Roma, 13 giugno 2024 – Chiudere subito. È l’obiettivo di Manfred Weber, capo del Ppe, e di Ursula von der Leyen, la presidente uscente e rientrante. Subito significa definire già lunedì nella cena dei 27 capi di governo a Bruxelles che lei è la candidata proposta dal Consiglio europeo e sul suo nome voterà il Parlamento europeo il 18 luglio. Non è un caso se, prima di volare in Puglia, von der Leyen abbia visto a Parigi uno dei leader che, prima della batosta alle Europee, era più scettico sul suo bis, Emmanuel Macron.

Gli occhi sono tutti puntati sul possibile allargamento della "coalizione Ursula" a destra con i conservatori o più probabilmente a sinistra, con i Verdi che già hanno dato la disponibilità. Ma la narrazione sull’ingresso o meno di Ecr – o di alcune sue componenti come FdI – nella maggioranza è uno specchietto per le allodole. Meloni ha tanto interesse a non figurare in quella maggioranza quanto i socialisti a dichiarare che la destra non ne fa parte. Si può fingere che l’elezione del Presidente sia una sorta di "appoggio esterno" ed è su quello che la premier tratterà, forte di due argomenti: guida l’unico governo uscito in piedi dalle elezioni e vanta in maggioranza una forza del Ppe.
Anche per questo l’ingresso di Fidesz di Orban nel gruppo Ecr ieri è stato congelato: molti i contrari, dai fiamminghi agli svedesi. Favorevoli invece il Pis polacco, gli spagnoli di Vox i francesi di Reconquete. L’ultima parola spetta alla delegazione italiana sia perché è la più forte con 24 eurodeputati sia perché Meloni è presidente di Ecr. Per ora però gli italiani non si sono espressi. Ufficialmente per evitare il rischio di scissione, in realtà perché i popolari hanno poca simpatia per il leader ungherese e alla vigilia della mano decisiva sulla presidenza Giorgia vuole evitare tensioni. Cerca di strappare una delega di peso, condita da una vicepresidenza della Commissione. Ieri i conservatori da 73 sono diventati 77 grazie a quattro nuovi ingressi, altri ne dovrebbero arrivare: superare i 79 eurodeputati di Renew diventando il terzo gruppo è un obiettivo realistico.

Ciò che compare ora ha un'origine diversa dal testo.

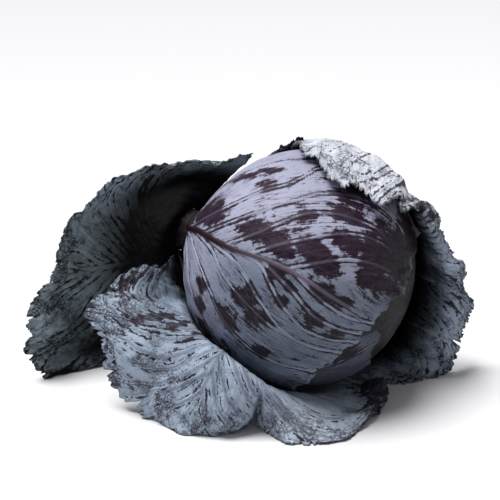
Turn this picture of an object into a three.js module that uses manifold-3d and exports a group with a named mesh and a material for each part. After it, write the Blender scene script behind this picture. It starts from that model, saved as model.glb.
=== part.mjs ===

Così, Meloni potrebbe chiedere la postazione del commissario agli Esteri, che è anche automaticamente vicepresidente: un mister Pesc o una lady Pesc, visto che in pole position c’è Elisabetta Belloni, segretaria generale della Farnesina. Il problema, secondo alcuni, è che quel posto gode di prestigio e di pochi fondi, mentre all’Italia servirebbe un commissariato con le casse piene. Fuori discussione l’Economia, le postazioni appetibili sono Coesione, Ricerca o Industria. In tal caso il candidato più probabile potrebbe essere Raffaele Fitto; in campo ci sarebbe anche Tajani ma è difficile che la premier se ne privi. Nessuno spiraglio su un voto a favore di donna Ursula dalla destra di Identità e democrazia.
Ieri si sono visti Marine Le Pen, Matteo Salvini e gli altri leader sovranisti, Afd esclusa: del suo rientro in Id si parlerà dopo le elezioni francesi. "Unità del centrodestra, niente alleanze con la sinistra, determinazione a cambiare l’Europa", i punti fermi. Tra i nomi italiani che circolano a Bruxelles c’è pure quello di Enrico Letta per la guida del Consiglio europeo. Il candidato informalmente designato sarebbe il portoghese Andrea Costa considerato troppo di sinistra. Dietro di lui ci sono la premier Mette Frederiksen e l’ex segretario del Pd. Viene dalla sponda opposta a quella di Giorgia Meloni ma dati i rapporti cordiali tra i due, se la scelta cadesse su Letta la premier sarebbe più che soddisfatta.